Rhys Ifans was an excellent fool with his Superman onesie tied around his neck as a cloak. I rarely like Shakespeare's 'comic' characters but, for once, I actually liked that character despite the nonsense he sometimes spouts. He is Lear's Fool till the bitter end, following his master wherever he leads. The other male characters weren't quite on a par with this performance. I wasn't terribly impressed with Simon Manyonda    as Edmund, the nasty character who seeks advancement at the expense of his brother and father. Why did he masturbate at one point and pull his shorts down at the back to show us his bum - shouldn't he pull the front down? But that is down to Deboral Warner's direction, I suppose. I rarely heard him clearly when he wasn't facing the audience. Harry Melling as his brother Edgar also exposed his bum at one point and then everything when he stripped naked, which was brave. There seemed to be quite a lot of men taking their tops off unnecessarily and Kent even strips to change into the same clothes at one point.

The stage, however, belonged to Glenda Jackson and easily so. She's the central character in the play but, more than that, she has a rare and powerful presence. While some of the others on stage seemed to be shouting their lines she raised her voice and projected and used her voice as part of her armoury of acting. There was a deep power in her performance, a very controlled power that she unleashed when she felt she needed to and then reigned in again. A performance of pain and despair, and eventually, finding a way back to becoming a loving parent again. Glenda gave us a masterclass in how to act. Some of the younger members of the cast would do well to take lessons from her.
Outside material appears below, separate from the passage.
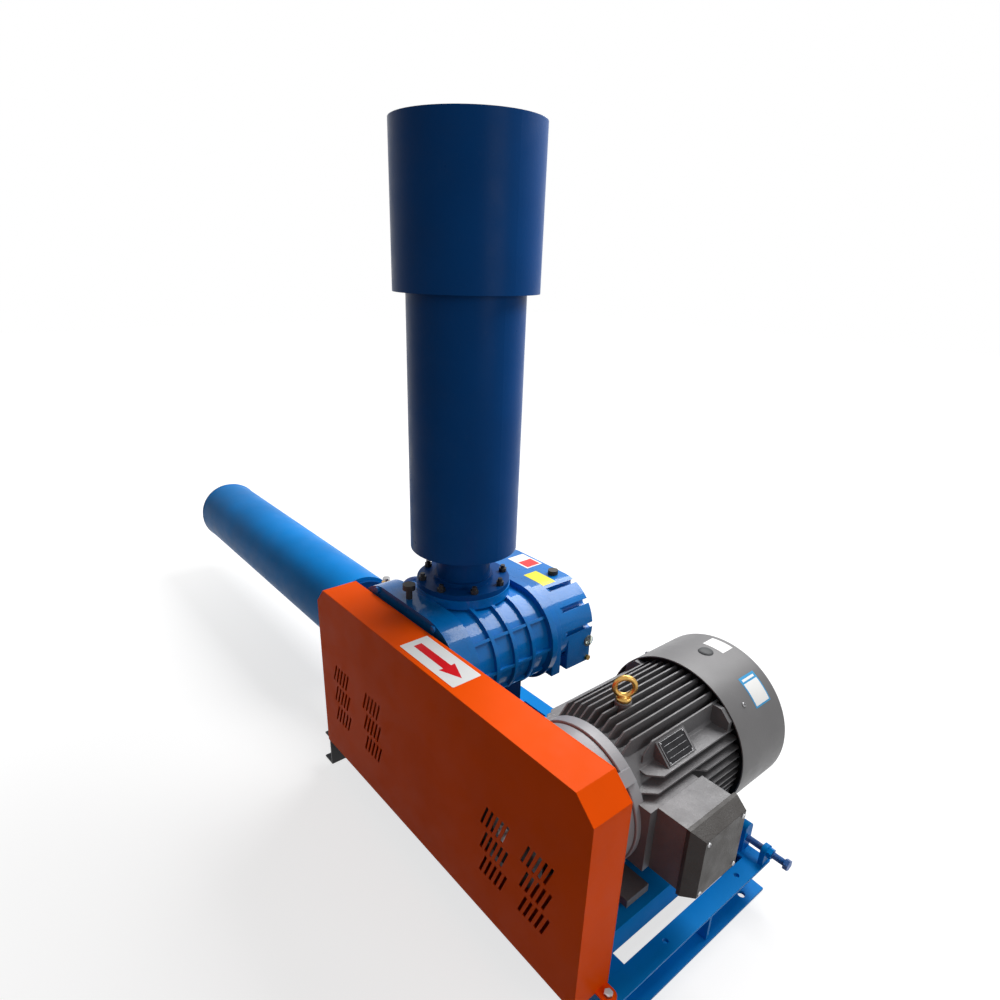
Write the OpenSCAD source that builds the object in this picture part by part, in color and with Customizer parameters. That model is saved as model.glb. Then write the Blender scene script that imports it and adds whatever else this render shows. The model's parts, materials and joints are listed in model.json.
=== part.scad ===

I was a little bit worried when I walked into the theatre that Glenda might be all 'big name' but not all that on stage - well, she is 80 - and I am delighted to put that worry to bed. She gave us everything you could want and more. She's still got it and, if anything, her age gives her even more power. She deserved every clap from that standing ovation at the end. I wonder what she'll do next?

Well done Glenda on a magnificent performance!